Now is the Winter of Our Discontent (with DR Rules)
East Kentucky Power Cooperative’s (EKPC’s) Chuck Dugan proposed a problem statement and issue charge to investigate the impact of winter demand response (DR) not performing on an assessment day due to a maintenance outage. Such nonperformance on a winter peak day reduces a market participant’s winter peak load (WPL), which reduces the participant’s winter DR capacity nomination. An unexpectedly low nomination can result in needing to secure replacement capacity to fulfill a commitment and avoid a daily deficiency penalty, which happened to an EKPC customer, Dugan said.
“We’re paying the resources to be available all year,” said Tyler, adding that the Monitor opposes the proposal.
“They’re already doing what you paid them to do, which is be off,” Dugan countered.
Stakeholders will vote on the proposal at next month’s meeting.
EE Waiver for Kentucky?
Chris O’Hara, PJM’s deputy general counsel, said the RTO plans to submit a Section 205 filing with FERC asking for a prospective waiver of its Tariff to bar Kentucky participants from its energy efficiency resources (EERs) market. The waiver would be limited to Kentucky and only after FERC makes a ruling on the issue.

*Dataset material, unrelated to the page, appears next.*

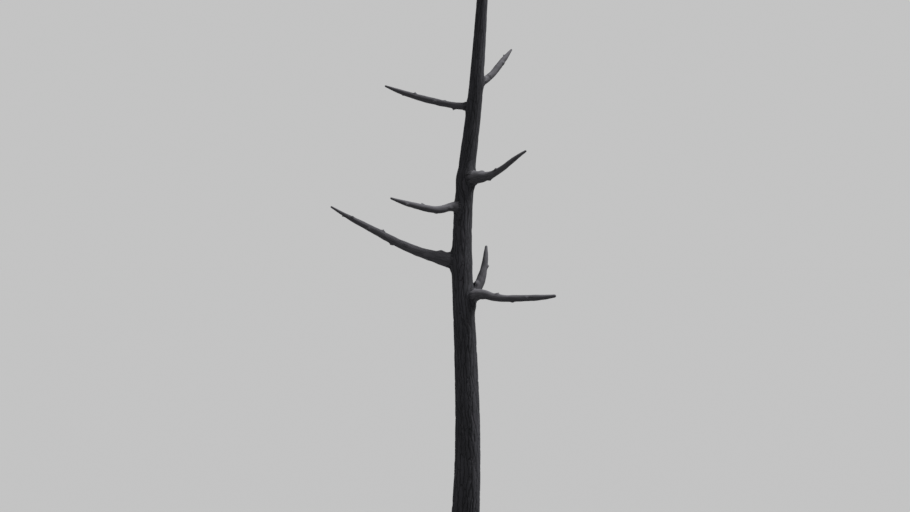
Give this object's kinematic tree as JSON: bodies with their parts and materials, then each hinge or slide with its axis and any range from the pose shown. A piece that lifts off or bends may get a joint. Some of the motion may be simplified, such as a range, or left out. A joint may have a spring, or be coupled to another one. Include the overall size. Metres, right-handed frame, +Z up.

The request evolved from a Kentucky Public Service Commission staff finding in February that EERs are a retail product under its regulatory oversight that, like other Kentucky retail customers, aren’t eligible to participate in wholesale markets such as PJM. PSC commissioners issued a declaratory order to that effect on June 6. Four days earlier, Advanced Energy Economy requested that FERC declare whether it has sole jurisdiction over EERs.
“To the extent that’s a change to what we’ve said, it is a change,” O’Hara said in response to questions about whether PJM had revised its position on the issue. PJM received stakeholder endorsement to examine how it allows EER aggregations to participate in its wholesale markets. The initiative also was to investigate the potential for creating an “opt-out” mechanism for regulators like what PJM developed for demand response in response to Order 719. (See States, Enviros Differ on Jurisdiction over Energy Efficiency.)
EKPC’s Dugan supported the waiver request, sympathizing with PJM’s position “between a rock and [a] hard place” jurisdictionally. Tom Rutigliano, a consultant who represents EER clients, sought — and received — assurances that the waiver would not extend past Kentucky.
Tyler voiced concerns that PJM is requesting permission to discriminate among market participants “especially in a way that limits competition.”